What is asked: Gather all lines in the entries that include the word "Blender".
▼▼▼
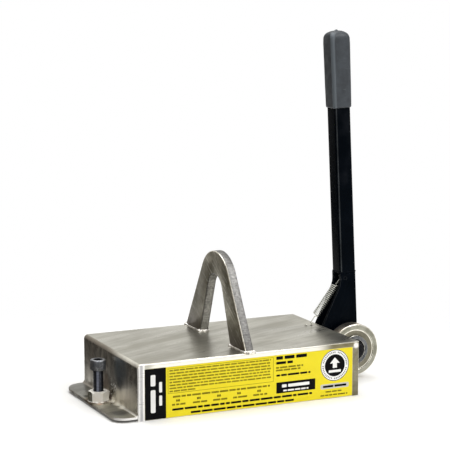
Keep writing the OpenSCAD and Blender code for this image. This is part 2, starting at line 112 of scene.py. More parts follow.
def piece(name, bm, nodes, materials, smooth_deg=40, body=None):
    """Makes a mesh object that stands for CAD nodes, rides on their body unless body is "blend", and hides the
    nodes.
    """
    nodes = [nodes] if isinstance(nodes, str) else list(nodes)
    materials = materials if isinstance(materials, (list, tuple)) else [materials]
    mesh = bpy.data.meshes.new(name)
    bm.to_mesh(mesh)
    bm.free()
    for m in materials:
        mesh.materials.append(m)
    mesh.shade_smooth()
    mesh.set_sharp_from_angle(angle=math.radians(smooth_deg))
    obj = bpy.data.objects.new(name, mesh)
    bpy.context.scene.collection.objects.link(obj)
    if body != "blend":
        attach(obj, body or BODY[nodes[0]])
    if nodes:
        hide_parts(*nodes)
    return obj


def rounded(points, radii, steps=5, closed=True):
    """A polyline whose corners are eased by arcs of the given radii."""
    out = []
    n = len(points)
    for i, p in enumerate(points):
        r = radii[i] if isinstance(radii, (list, tuple)) else radii
        if r <= 0 or (not closed and i in (0, n - 1)):
            out.append(tuple(p))
            continue
        p = Vector(p)
        a = Vector(points[i - 1]) - p
        b = Vector(points[(i + 1) % n]) - p
        turn = a.angle(b)
        reach = r / math.tan(turn / 2)
        start, end = p + a.normalized() * reach, p + b.normalized() * reach
        centre = p + (a.normalized() + b.normalized()).normalized() * (r / math.sin(turn / 2))
        for k in range(steps + 1):
            t = k / steps
            spot = (start - centre).lerp(end - centre, t)
            out.append(tuple(centre + spot.normalized() * r))
    return out


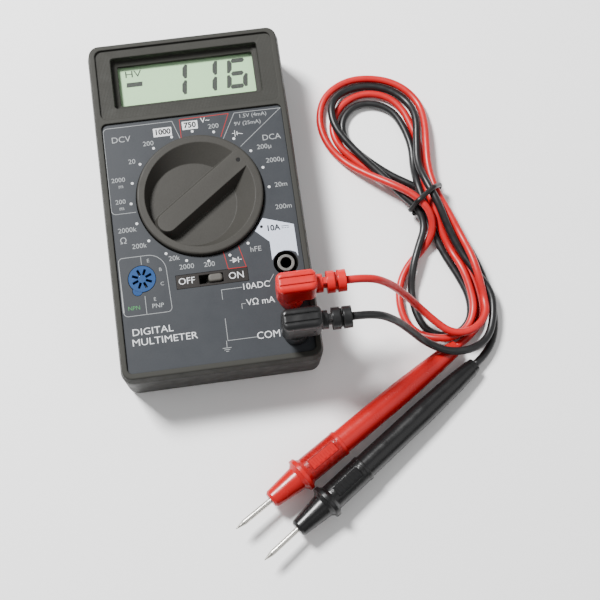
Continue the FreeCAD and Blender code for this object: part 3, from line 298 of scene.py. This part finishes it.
▲▲▲
Problem solution:
Keep writing the OpenSCAD and Blender code for this image. This is part 2, starting at line 112 of scene.py. More parts follow.
Continue the FreeCAD and Blender code for this object: part 3, from line 298 of scene.py. This part finishes it.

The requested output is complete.